* Required task
Beginning with the first line below, please repeat the material exactly, ending with the line that includes "split_y = -12.2; // [-13:0.1:-11.5]".

* Available data
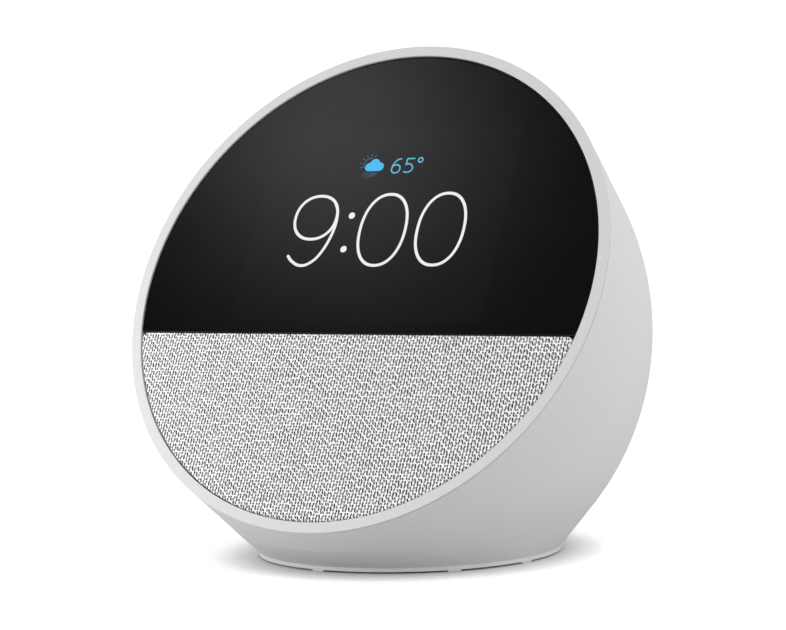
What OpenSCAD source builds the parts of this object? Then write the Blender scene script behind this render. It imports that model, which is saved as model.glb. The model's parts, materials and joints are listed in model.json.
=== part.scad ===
// Small round-faced smart display: a tilted disc face on a rounded body that stands on a flat base.
// Millimetres, +Z up. The origin is the centre of the foot pad on the table, and the face looks
// towards -Y. Parts behind the face are drawn in the face frame: X right, Y up the face, Z outward.

/* [Face] */
// Diameter of the bezel ring, which is the overall width
face_d = 113; // [108:0.5:120]
// Lean of the face back from vertical, degrees
face_tilt = 28.5; // [25:0.5:31]
// Height of the face centre above the table
face_z = 59.5; // [58.5:0.5:61]
// Distance of the face centre in front of the base axis
face_setback = 18; // [17:0.5:20]
// Width of the bezel ring's flat band
ring_w = 2.5; // [2:0.1:3]
// Height of the lens's lower edge above the face centre, along the face
split_y = -12.2; // [-13:0.1:-11.5]

/* [Body] */
// Width of the rear bulb at its widest
bulb_w = 104.4; // [100:0.2:108]
// Depth of the rear bulb, front to back
bulb_depth = 116; // [110:0.5:120]
// Height of the full bulb, part of which the base cuts off
bulb_h = 114.8; // [110:0.2:118]
// Height of the bulb's centre above the table
bulb_z = 47.5; // [46:0.5:49]
// Wall thickness of the rear shell
wall = 2.2; // [1.8:0.1:2.4]

/* [Base] */
// Diameter of the base rim
base_d = 65.6; // [64:0.2:68]
// Height of the rim above the table
rim_gap = 0.4; // [0.3:0.1:0.6]
// Height of the rim band
rim_h = 0.8; // [0.6:0.1:1]
// Diameter of the rubber foot pad
pad_d = 61.2; // [58:0.2:61.4]

/* [Buttons] */
// Diameter of each button
button_d = 8.9; // [8:0.1:9.5]
// Angle between neighbouring buttons round the face
button_pitch = 17; // [16:0.5:18]
// Depth of the button row behind the face
button_depth = 11; // [10.5:0.1:11.5]
// Travel of a button
button_travel = 0.5; // [0.3:0.1:0.5]

/* [Display and speaker] */
// Width and height of the display panel
panel_size = [62, 47]; // [50:1:64]
// Height of the display panel's centre above the face centre
panel_y = 13.6; // [13:0.1:15]
// Distance of the speaker's axis below the face centre
speaker_drop = 32; // [31.5:0.5:32.5]

/* [Power inlet] */
// Height of the inlet's axis above the table
inlet_z = 14; // [13.5:0.5:15]
// Bore of the inlet collar
inlet_d = 8.6; // [8:0.1:9]
// Bore of the jack's socket
socket_d = 4.2; // [4:0.1:4.4]

/* [Hidden] */
$fn = 64;
eps = 0.01;
big = 200;

face_r = face_d / 2;
face_centre = [0, -face_setback, face_z];
ring_in_r = face_r - ring_w;
seam_z = -0.6;               // front edge of the rear shell, behind the face plane
shell_front_r = face_r - 0.3;
insert_r = ring_in_r - 0.25; // lens, fabric and grille stand clear of the ring
chassis_r = insert_r - 0.05;
chassis_back_r = chassis_r - 0.8; // the shell's wall narrows behind the ring's rebate
rim_top = rim_gap + rim_h;
base_r = base_d / 2;
plug_r = base_r - 3;
bulb_cut_z = 5;              // the bulb runs down to here, then narrows to the base rim

// Face stack, measured outward from the face plane
lens_front = -0.25;
lens_back = -1.35;
tape_back = -1.55;
fabric_front = -0.2;
fabric_back = -0.85;
grille_back = -2.55;
chassis_back = -4.6;
seam_half = 0.1;             // half the gap between the lens and the fabric

panel_back = -3.9;
plate_back = -5.3;
plate_w = 68.8;
plate_h = 50;
board_front = -12;
board_back = -13.6;
board_w = 60;
board_h = 42;
board_y = 14;
stud_pos = [for (x = [-27, 27], y = [-4, 32]) [x, y]];

// Speaker, measured in the face frame
flange_r = 20.4;
mouth_r = 17.2;
flange_back = -6.4;
gasket_back = -5.2;
basket_back = -12.9;
magnet_back = -21.4;
yoke_back = -23.9;
enclosure_back = -33;
enclosure_r = 21.3;
enclosure_floor = 6.4;
ear_pos = [for (a = [-25, 45, 135, 205]) 23.2 * [cos(a), sin(a)]];

// Chassis screws: polar places in the face frame
boss_polar = [[49.5, 40], [49.5, 140], [48.5, -32], [48.5, -148]];
boss_pos = [for (p = boss_polar) p[0] * [cos(p[1]), sin(p[1])]];
base_screw_r = 26.5;
base_screw_angles = [0, 60, 120, 180];
rim_tab_angles = [-96, -44, -12, 84, 136, 168];

// Button row: radii about the face's axis
button_angles = [-button_pitch, 0, button_pitch];
mic_angles = [-button_pitch / 2, button_pitch / 2];
flex_r = 49;
button_top_r = shell_front_r + 0.3;
button_flange_r = 53;
button_stem_r = flex_r + 2.3 + button_travel + 0.1; // clears the switch when pressed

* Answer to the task
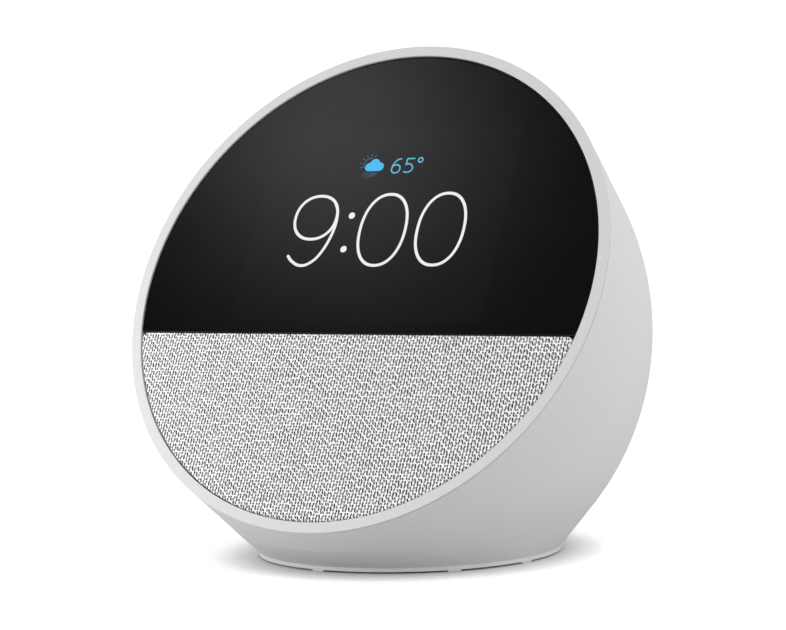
What OpenSCAD source builds the parts of this object? Then write the Blender scene script behind this render. It imports that model, which is saved as model.glb. The model's parts, materials and joints are listed in model.json.
=== part.scad ===
// Small round-faced smart display: a tilted disc face on a rounded body that stands on a flat base.
// Millimetres, +Z up. The origin is the centre of the foot pad on the table, and the face looks
// towards -Y. Parts behind the face are drawn in the face frame: X right, Y up the face, Z outward.

/* [Face] */
// Diameter of the bezel ring, which is the overall width
face_d = 113; // [108:0.5:120]
// Lean of the face back from vertical, degrees
face_tilt = 28.5; // [25:0.5:31]
// Height of the face centre above the table
face_z = 59.5; // [58.5:0.5:61]
// Distance of the face centre in front of the base axis
face_setback = 18; // [17:0.5:20]
// Width of the bezel ring's flat band
ring_w = 2.5; // [2:0.1:3]
// Height of the lens's lower edge above the face centre, along the face
split_y = -12.2; // [-13:0.1:-11.5]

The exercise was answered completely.